By Sharon Bernstein
SACRAMENTO, Calif. (Reuters) – California will send 500 ventilators to the federal government’s national stockpile for distribution to states – such as New York – that are dealing with an overwhelming surge of COVID-19 cases in their hospitals.
The most populous U.S. state is responding to a request from the Trump Administration, through the Federal Emergency Management Administration (FEMA), to send the ventilators to the federal government rather than to individual states, so they can be distributed to places most in need, Democratic Governor Gavin Newsom said on Monday.
He said California had increased the number of ventilators it had on hand from about 7,500 at the beginning of the coronavirus crisis to more than 11,000, with 500 more due to arrive as soon as Tuesday. The state still needed more, but was in the process of procuring them.

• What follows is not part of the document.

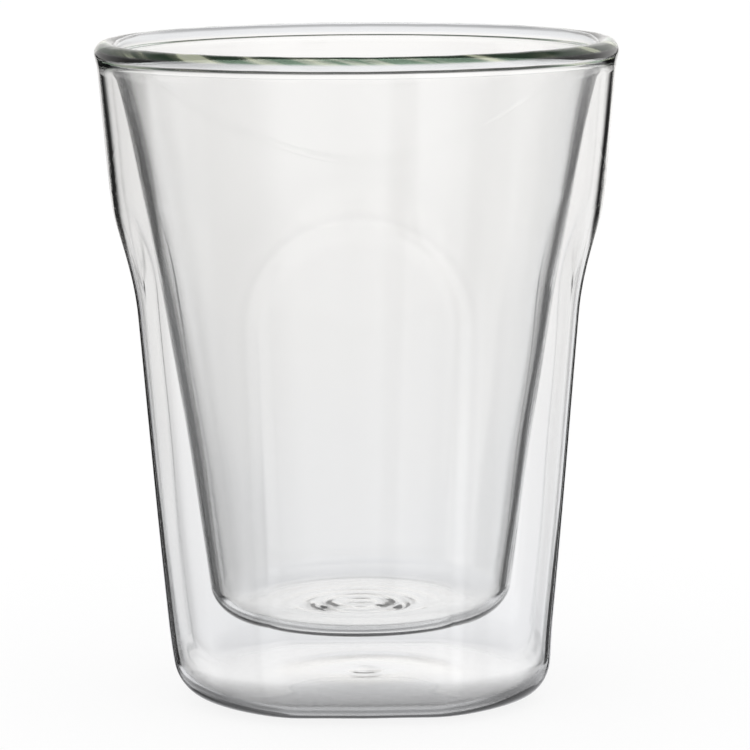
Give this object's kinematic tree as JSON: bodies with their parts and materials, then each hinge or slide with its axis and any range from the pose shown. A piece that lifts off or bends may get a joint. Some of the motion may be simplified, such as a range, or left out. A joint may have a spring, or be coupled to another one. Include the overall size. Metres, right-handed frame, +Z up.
{
  "type": "double walled glass cup",
  "caption": "Clear double walled drinking cup: a smooth round inner glass inside a tapered outer glass with arch-topped flats, fused at a rounded rim.",
  "frame": {"origin": "centre of the base, at table level", "axes": "+Z up along the cup's axis; -Y and +X look out through the middles of two neighbouring flats"},
  "size_m": [0.085, 0.085, 0.107],
  "materials": {
    "outer_glass": "clear blown glass, fire polished",
    "inner_glass": "clear blown glass, fire polished",
    "rim_glass": "fused glass bead, greenish when seen along its thickness",
    "pip_glass": "melted glass dot, fire polished"
  },
  "bodies": {
    "root": {"outer_shell": "outer_glass", "inner_liner": "inner_glass", "rim_weld": "rim_glass", "seal_pip": "pip_glass"}
  },
  "joints": []
}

“For all of those reasons and the responsibility, the moral and ethical responsibility of providing resources in real time to those most in need, that’s why we thought it appropriate,” Newsom told a news conference in Sacramento. “If we need them back in a few weeks, we’ll get them back.”
Speaking at a sports arena that will be repurposed to serve as a hospital, Newsom said the ventilators would be loaned to the stockpile, “not given.”
Washington Gov. Jay Inslee said on Sunday his state is returning over 400 of the ventilators it received from the national stockpile to go to states in crisis.
Inslee said weeks of social distancing after his statewide stay-at-home orders had slowed the rate of infections and deaths in the state.
Washington with nearly 8,000 cases and at least 322 deaths from COVID-19, the disease caused by the novel coronavirus sweeping the globe, had the nation’s first coronavirus case in late January.
Cases are also rising more slowly in California than in the U.S. Northeast, officials say. On Monday, California reported 14,336 cases of COVID-10 and 343 deaths, Newsom said. More than 2,500 people were in hospitals with the disease, 1,085 of them in intensive care.
Newsom insisted the state’s move had nothing to do with controversy over the weekend about the national stockpile, after Jared Kushner, son-in-law and adviser to Republican President Donald Trump, suggested it was for “our” use in an apparent reference to the federal government. Kushner said states should use their own supplies first, and the U.S. Department of Health and Human Services later changed its description of the stockpile to better reflect Kushner’s emphasis.
Newsom said that Robert Fenton, FEMA’s regional administrator for the western United States, persuaded him that the California ventilators would be best put to use by the administrators of the national stockpile, who could determine which states and cities were in the greatest need.
A number of companies, including General Motors, Ford and Virgin Orbit, are working to make additional ventilators, and entrepreneur Elon Musk has said his Tesla electric vehicle company will also supply the desperately needed machines to states and hospitals.
On Monday, Connecticut-based Xerox Holdings Corp. said it would mass-produce ventilators in partnership with Sacramento-based Vortran Medical Technology.